In replacing Capello, Roy Hodgson — the man mocked by Allardyce during his hours supping pints with Telegraph reporters — had hoped to put a rubber stamp on a highly respectable coaching career with a spell managing his own country. But this summer’s farcical defeat to Iceland at Euro 2016 put his previous career in a much harsher light.    

Allardyce was a mix of the best and worst of each of his predecessors. He was as gaffe-prone as Steve McClaren, yet as committed to football science and innovation as Hodgson or Capello. He also carried the affability of Keegan and the bulldog spirit of Terry Venables — the last man to make great strides for England at a major tournament.  

And as a result, his fall is the most heartbreaking of the lot. The unfairly decried charlatan of modern football is the same man who built a deeply underrated dynasty at Bolton before keeping Blackburn, West Ham and Sunderland afloat in the most competitive league in Europe.

And it was this hard apprenticeship that convinced the FA to defy the trendy naysayers and appoint him.

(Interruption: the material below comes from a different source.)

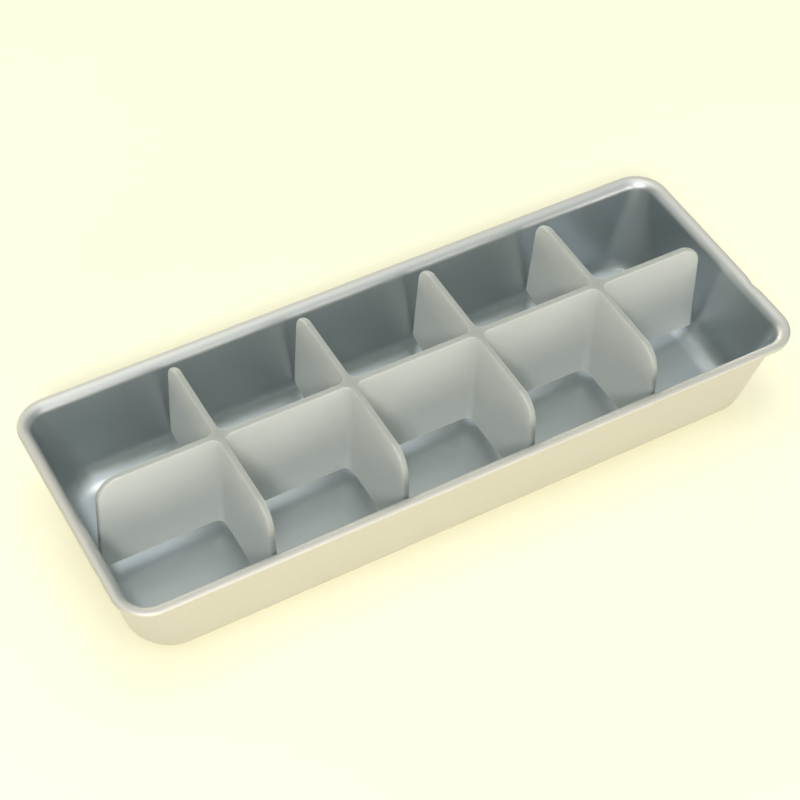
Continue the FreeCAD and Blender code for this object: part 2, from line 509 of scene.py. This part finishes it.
@dataclass
class DrawnPan:
    """The pan: one sheet with leaning walls, rounded floor edges and a lip with a rolled edge."""

    rim_length: float = 260.0
    rim_width: float = 100.0
    rim_corner: float = 12.6
    height: float = 40.0
    gauge: float = 0.8
    lip_width: float = 4.2
    lip_bend: float = 3.0
    bend_round: float = 4.0
    edge_roll: float = 1.0
    edge_drop: float = 1.6
    edge_round: float = 0.3
    draft: float = math.radians(6.5)
    floor_corner: float = 18.0
    floor_radius: float = 9.2
    knock_place: float = -19.5
    knock_width: float = 2.6
    knock_depth: float = 0.45
    corner_steps: int = 28
    long_steps: int = 44
    short_steps: int = 40
    floor_steps: int = 9
    floor_start: float = 0.04
    radius_steps: int = 18
    wall_steps: int = 16
    bend_steps: int = 14
    roll_steps: int = 12
    cut_steps: int = 4

    def skin(self, inset: float) -> DrawnSkin:
        """One face of the sheet, inset from the outside by 0 or by the gauge."""
        return DrawnSkin(
            half_length=self.rim_length / 2 - self.lip_width - inset,
            half_width=self.rim_width / 2 - self.lip_width - inset,
            corner_mouth=self.rim_corner - self.lip_width - inset,
            corner_floor=self.floor_corner + self.gauge - inset,
            mouth_height=self.height - self.lip_bend,
            floor_height=inset,
            floor_radius=self.floor_radius + self.gauge - inset,
            draft=self.draft,
        )

    def corner_columns(self) -> tuple[np.ndarray, np.ndarray]:
        """Columns of the four corners: a quarter turn of headings in each.

        Returns:
            Headings of the columns, and the signs of the centre of the corner that each is in.
        """
        quarter = np.linspace(0, math.pi / 2, self.corner_steps + 1)
        angle = (np.arange(4)[:, None] * math.pi / 2 + quarter[None]).reshape(-1)
        signs = np.repeat(np.array([(1, 1), (-1, 1), (-1, -1), (1, -1)]), quarter.size, axis=0)
        return angle, signs

    def along_sides(self, rows: np.ndarray) -> np.ndarray:
        """Add the columns of the flat sides: straight steps from one corner to the next.

        Args:
            rows: Rings that have the corner columns alone.

        Returns:
            Rings with all columns.
        """
        corners = np.split(rows, 4, axis=1)
        full = []
        for place, corner in enumerate(corners):
            steps = self.long_steps if place % 2 == 0 else self.short_steps
            share = (np.arange(1, steps) / steps)[None, :, None]
            start, end = corner[:, -1:], corners[(place + 1) % 4][:, :1]
            full += [corner, start + share * (end - start)]
        return np.concatenate(full, axis=1)

    def floor_rings(self, skin: DrawnSkin, edge: np.ndarray) -> np.ndarray:
        """Rings of the flat floor, from the middle line out to where its rounded edge starts.

        Args:
            skin: Face of the sheet.
            edge: Points where the floor's edge starts to curve.

        Returns:
            Rings by points by three.
        """
        reach = skin.half_length - skin.half_width
        middle = edge.copy()
        middle[:, 0] = np.clip(edge[:, 0], -reach, reach)
        middle[:, 1] = 0
        return between(middle, edge, np.linspace(self.floor_start, 1, self.floor_steps)[:-1])

    def side_of_sheet(self, inset: float, bend_radius: float) -> np.ndarray:
        """Rings of one face of the sheet, from the middle of its floor up to the flat of the lip.

        Floor, then c + R (cos e cos a, cos e sin a, sin e) with e from -90 degrees to -l, then
        the straight wall, then b - r (cos e cos a, cos e sin a, -sin e) with e from l to 90.

        Args:
            inset: Distance in from the outside of the sheet.
            bend_radius: Radius of the lip's bend on this face.

        Returns:
            Rings by points by three, with the corner columns alone.
        """
        skin = self.skin(inset)
        angle, sign = self.corner_columns()
        lean = skin.lean(angle)
        centre, low = skin.floor_edge(angle, sign)
        sweep = np.linspace(0, 1, self.radius_steps + 1)[:, None]
        rises = -math.pi / 2 + sweep * (math.pi / 2 - lean)
        curved = centre[None] + skin.floor_radius * facing(np.broadcast_to(angle, rises.shape), rises)
        rim = self.height - (inset == 0) * self.gauge
        high = rim - bend_radius * (1 - np.sin(lean))
        top = skin.wall(angle, sign, high)
        bottom = skin.wall(angle, sign, low)
        walls = between(bottom, top, np.linspace(0, 1, self.wall_steps + 1)[1:])
        pivot = top + bend_radius * facing(angle, -lean)
        turns = lean + np.linspace(0, 1, self.bend_steps + 1)[1:, None] * (math.pi / 2 - lean)
        bend = pivot[None] - bend_radius * facing(np.broadcast_to(angle, turns.shape), -turns)
        return np.concatenate([self.floor_rings(skin, curved[0]), curved, walls, bend])

    def rolled_edge(self) -> np.ndarray:
        """Rings of the lip's edge, from its top round the roll and the cut edge to its underside.

        Each ring is the rim's outline set in by u at a height z: the roll is
        u = r - r sin t, z = h - r + r cos t, and the same with r less the gauge for its inside.

        Returns:
            Rings by points by three, with the corner columns alone.
        """
        turn = np.linspace(0, math.pi / 2, self.roll_steps + 1)
        roll, inner = self.edge_roll, self.edge_roll - self.gauge
        low = self.height - self.edge_drop
        cut = np.linspace(0, math.pi / 2, self.cut_steps + 1)[1:]
        small = self.edge_round
        insets = np.concatenate(
            [
                roll - roll * np.sin(turn),
                small - small * np.cos(cut),
                self.gauge - small + small * np.sin(cut),
                roll - inner * np.sin(turn[::-1]),
            ]
        )
        heights = np.concatenate(
            [
                self.height - roll + roll * np.cos(turn),
                low + small - small * np.sin(cut),
                low + small - small * np.cos(cut),
                self.height - roll + inner * np.cos(turn[::-1]),
            ]
        )
        angle, sign = self.corner_columns()
        half = np.array([self.rim_length / 2, self.rim_width / 2]) - self.rim_corner
        radii = self.rim_corner - insets
        plan = (sign * half)[None] + radii[:, None, None] * heading(angle)[None]
        level = np.broadcast_to(heights[:, None, None], (*plan.shape[:2], 1))
        return np.concatenate([plan, level], axis=-1)

    def knocked(self, rows: np.ndarray) -> np.ndarray:
        """Press a small knock into the lip at the tray's right end.

        Points move by -k s exp(-((y - y0) / w)^2) in x and z, with s from 0 at the wall to 1
        at the rim, so both faces of the sheet move alike.

        Args:
            rows: Rings of the pan.

        Returns:
            Rings with the knock.
        """
        out = np.clip((rows[..., 0] - self.rim_length / 2 + self.lip_width) / self.lip_width, 0, 1)
        near = np.exp(-(((rows[..., 1] - self.knock_place) / self.knock_width) ** 2))
        push = self.knock_depth * near * out * (rows[..., 2] > self.height - self.lip_bend)
        moved = rows.copy()
        moved[..., 0] -= push
        moved[..., 2] -= push
        return moved

    def build(self, finish: SatinAluminium) -> bpy.types.Object:
        """Build the pan's closed surface and dress it.

        Args:
            finish: Finish of the sheet.

        Returns:
            The piece.
        """
        inside = self.side_of_sheet(self.gauge, self.bend_round)
        edge = self.rolled_edge()
        outside = self.side_of_sheet(0, self.bend_round - self.gauge)[::-1]
        rings = self.knocked(self.along_sides(np.concatenate([inside, edge, outside])))
        piece = closed_surface("drawn_pan", rings[::-1])
        # Share of the painted warm reflection and the duller finish on each ring: none inside, rising
        # across the lip's bend, full on the lip and the outside.
        bend_start = len(inside) - self.bend_steps
        handled = np.clip((np.arange(len(rings)) - bend_start) / self.bend_steps, 0, 1)
        mark(piece, PAINTED_WARMTH_AND_DULL, np.repeat(handled[::-1], rings.shape[1]))
        dress(piece, finish.build(), Body.PAN, Node.PAN)
        return piece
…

“I think we make mistakes when we are down here and our spirit has to come back and learn,” Hoddle mused at the beginning of his ill-fated 1999 interview. As the FA and Allardyce consider their exit strategy from this latest sorry mess, it’s difficult to be sure what either party will have learned.

The FA, desperately short of options could theoretically turn again to a reborn Hoddle. Allardyce, on the other hand, faces his own long exile.